So he started the conversation asking if I was going to take a kitten home. Do I spit out my secret shame about having four? Hell no. I was considering before he spoke though that I could equate three cats to one dog and still have room for one more cat in the house and how I'd be doing the community a favor by rescuing an animal nobody wanted and then a flash in my head of me sitting on the sofa with four cats sitting all around me, on my lap, above my head on the sofa all wanting to be loved and how it freaked me out a little when they are all in the same room. No. No more cats.
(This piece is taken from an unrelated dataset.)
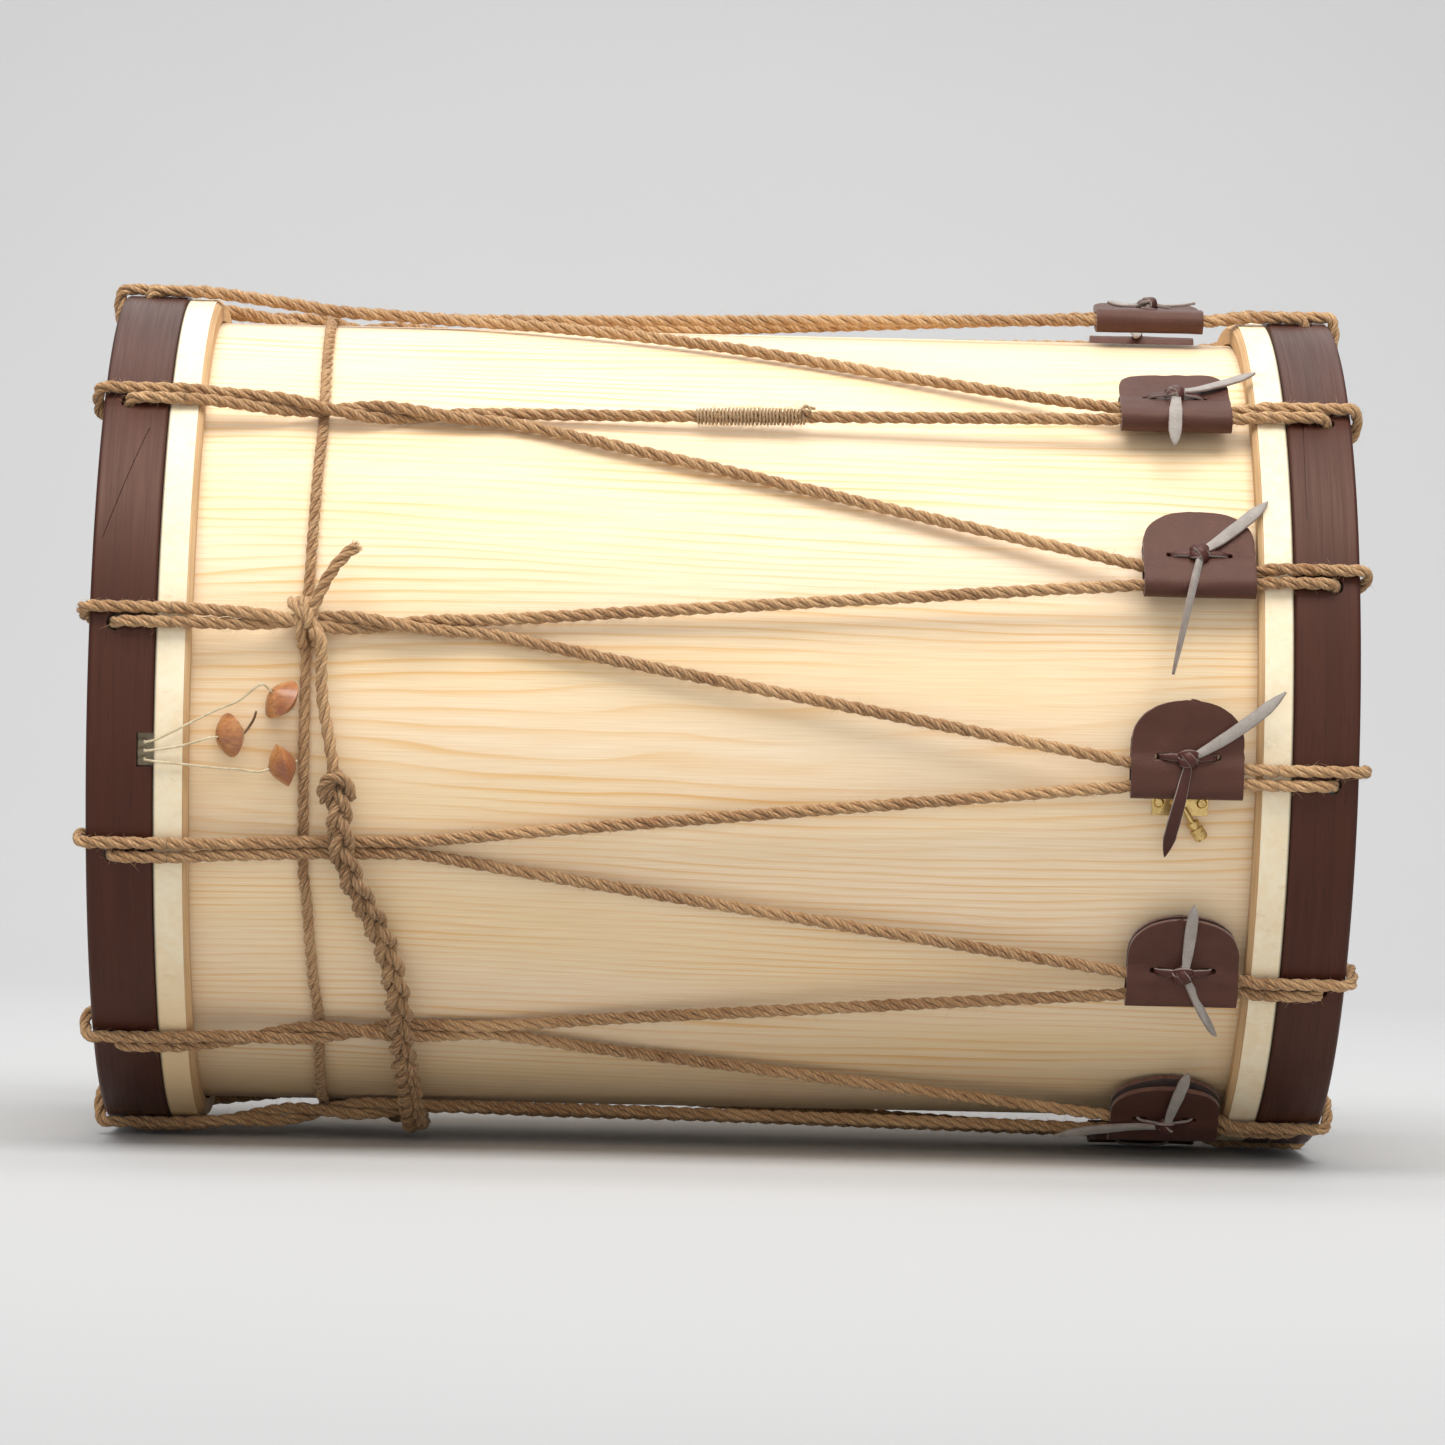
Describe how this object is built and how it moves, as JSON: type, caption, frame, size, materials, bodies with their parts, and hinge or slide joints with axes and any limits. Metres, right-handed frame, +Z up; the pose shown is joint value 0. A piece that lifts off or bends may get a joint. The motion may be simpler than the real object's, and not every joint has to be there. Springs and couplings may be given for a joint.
{
  "type": "bass drum",
  "caption": "Long rope-tensioned field bass drum lying on its side: pine shell, skin heads, stained hoops, jute V lacing with sliding leather tugs.",
  "frame": {"origin": "on the floor under the middle of the drum, which lies on its side", "axes": "+X along the drum's axis from the snare head to the tug end, -Y towards the front with the snare beads, +Z up"},
  "size_m": [0.6004, 0.4322, 0.4221],
  "materials": {
    "shell_wood": "pale pine with fine orange grain along the axis, satin",
    "glue_ring_wood": "bare bent wood inside the shell, matt",
    "flesh_hoop_wood": "bare tan bent wood, matt",
    "counterhoop_wood": "dark reddish brown stain under semi-gloss varnish, grain round the hoop",
    "skin": "cream natural skin, mottled, satin",
    "jute_rope": "three-strand laid jute, hairy",
    "jute_plait": "plaited jute, hairy",
    "twine": "pale twine binding",
    "gut": "translucent amber gut",
    "bead_wood": "turned wood, waxed",
    "brass": "machined brass, lightly tarnished",
    "tug_leather": "dark brown grain leather, suede inside",
    "thong_leather": "split leather lace, grey suede back and brown grain"
  },
  "bodies": {
    "drum": {"shell": "shell_wood", "glue_ring_left": "glue_ring_wood", "glue_ring_right": "glue_ring_wood", "head_left": "skin", "head_right": "skin", "flesh_hoop_left": "flesh_hoop_wood", "flesh_hoop_right": "flesh_hoop_wood", "counterhoop_left": "counterhoop_wood", "counterhoop_right": "counterhoop_wood", "rope_loops_left": "jute_rope", "rope_loops_right": "jute_rope", "girdle_rope": "jute_rope", "girdle_tail": "jute_rope", "drag_rope": "jute_plait", "splice_whipping": "twine", "snare_gut": "gut", "snare_tails": "gut", "snare_bead_1": "bead_wood", "snare_bead_2": "bead_wood", "snare_bead_3": "bead_wood", "strainer_plate": "brass", "strainer_screws": "brass", "rope_v_01": "jute_rope", "rope_v_02": "jute_rope", "rope_v_03": "jute_rope", "rope_v_04": "jute_rope", "rope_v_05": "jute_rope", "rope_v_06": "jute_rope", "rope_v_07": "jute_rope", "rope_v_08": "jute_rope", "rope_v_09": "jute_rope", "rope_v_10": "jute_rope", "rope_v_11": "jute_rope", "rope_v_12": "jute_rope"},
    "tug_body_01": {"tug_01": "tug_leather", "thong_01": "thong_leather"},
    "tug_body_02": {"tug_02": "tug_leather", "thong_02": "thong_leather"},
    "tug_body_03": {"tug_03": "tug_leather", "thong_03": "thong_leather"},
    "tug_body_04": {"tug_04": "tug_leather", "thong_04": "thong_leather"},
    "tug_body_05": {"tug_05": "tug_leather", "thong_05": "thong_leather"},
    "tug_body_06": {"tug_06": "tug_leather", "thong_06": "thong_leather"},
    "tug_body_07": {"tug_07": "tug_leather", "thong_07": "thong_leather"},
    "tug_body_08": {"tug_08": "tug_leather", "thong_08": "thong_leather"},
    "tug_body_09": {"tug_09": "tug_leather", "thong_09": "thong_leather"},
    "tug_body_10": {"tug_10": "tug_leather", "thong_10": "thong_leather"},
    "tug_body_11": {"tug_11": "tug_leather", "thong_11": "thong_leather"},
    "tug_body_12": {"tug_12": "tug_leather", "thong_12": "thong_leather"},
    "strainer_screw": {"strainer_rod": "brass", "strainer_knob": "brass"}
  },
  "joints": [
    {"name": "tug_slide_01", "type": "slide", "parent": "drum", "child": "tug_body_01", "axis": [1, 0, 0], "range_m": [-0.08, 0.014], "deforming": ["rope_v_01"]},
    {"name": "tug_slide_02", "type": "slide", "parent": "drum", "child": "tug_body_02", "axis": [1, 0, 0], "range_m": [-0.08, 0.009], "deforming": ["rope_v_02"]},
    {"name": "tug_slide_03", "type": "slide", "parent": "drum", "child": "tug_body_03", "axis": [1, 0, 0], "range_m": [-0.08, 0.001], "deforming": ["rope_v_03"]},
    {"name": "tug_slide_04", "type": "slide", "parent": "drum", "child": "tug_body_04", "axis": [1, 0, 0], "range_m": [-0.08, 0.006], "deforming": ["rope_v_04"]},
    {"name": "tug_slide_05", "type": "slide", "parent": "drum", "child": "tug_body_05", "axis": [1, 0, 0], "range_m": [-0.08, 0.003], "deforming": ["rope_v_05"]},
    {"name": "tug_slide_06", "type": "slide", "parent": "drum", "child": "tug_body_06", "axis": [1, 0, 0], "range_m": [-0.08, 0.002], "deforming": ["rope_v_06"]},
    {"name": "tug_slide_07", "type": "slide", "parent": "drum", "child": "tug_body_07", "axis": [1, 0, 0], "range_m": [-0.08, 0.004], "deforming": ["rope_v_07"]},
    {"name": "tug_slide_08", "type": "slide", "parent": "drum", "child": "tug_body_08", "axis": [1, 0, 0], "range_m": [-0.08, 0.006], "deforming": ["rope_v_08"]},
    {"name": "tug_slide_09", "type": "slide", "parent": "drum", "child": "tug_body_09", "axis": [1, 0, 0], "range_m": [-0.08, 0.008], "deforming": ["rope_v_09"]},
    {"name": "tug_slide_10", "type": "slide", "parent": "drum", "child": "tug_body_10", "axis": [1, 0, 0], "range_m": [-0.08, 0.005], "deforming": ["rope_v_10"]},
    {"name": "tug_slide_11", "type": "slide", "parent": "drum", "child": "tug_body_11", "axis": [1, 0, 0], "range_m": [-0.08, 0.007], "deforming": ["rope_v_11"]},
    {"name": "tug_slide_12", "type": "slide", "parent": "drum", "child": "tug_body_12", "axis": [1, 0, 0], "range_m": [-0.08, 0.009], "deforming": ["rope_v_12"]},
    {"name": "strainer_turn", "type": "hinge", "parent": "drum", "child": "strainer_screw", "pos_m": [0.2125, -0.19158, 0.17371], "axis": [0.5446, 0.1471, -0.8257], "continuous": true}
  ]
}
We sat there talking for awhile. He was degreed could speak on things that were out of the ordinary and I just had this feeling that somewhere at his house there were star wars characters in boxes still in the "original packaging." I lived with one of these guys for three years. We even made love like Babylon5 characters. Yes, I was in love.

So this stranger tries to provoke me into a conversation about politics, even an argument. The GOP is pissed off because they lost and I try to temper that with how pissed off I was when the war started and I kept thinking even now, when we can microwave things and send up satellites we haven't figured a way around war and killing. I didn't go to peace rallies I just seethed in fear.I wanted to put my arms around him and say "don't be afraid. we lived through FDR and Reagan, oh gods, Reagan." I didn't say a word I just kept my mouth closed. I don't watch CNN enough to speak carefully, all my musings would be from the gut and a little piece of me smiling knowing I canceled out his vote. Besides, I love Republicans. My best friend is a Republican, I've had Republican lovers. David loved Reagan so much that we'd have little dinner conversations about the ten best presidents and when he spit that name out it almost made me smile in the end. If they love me for being a bleeding heart liberal or despite it, that's fine with me. I voted for hope, sometimes hope wins and even succeeds.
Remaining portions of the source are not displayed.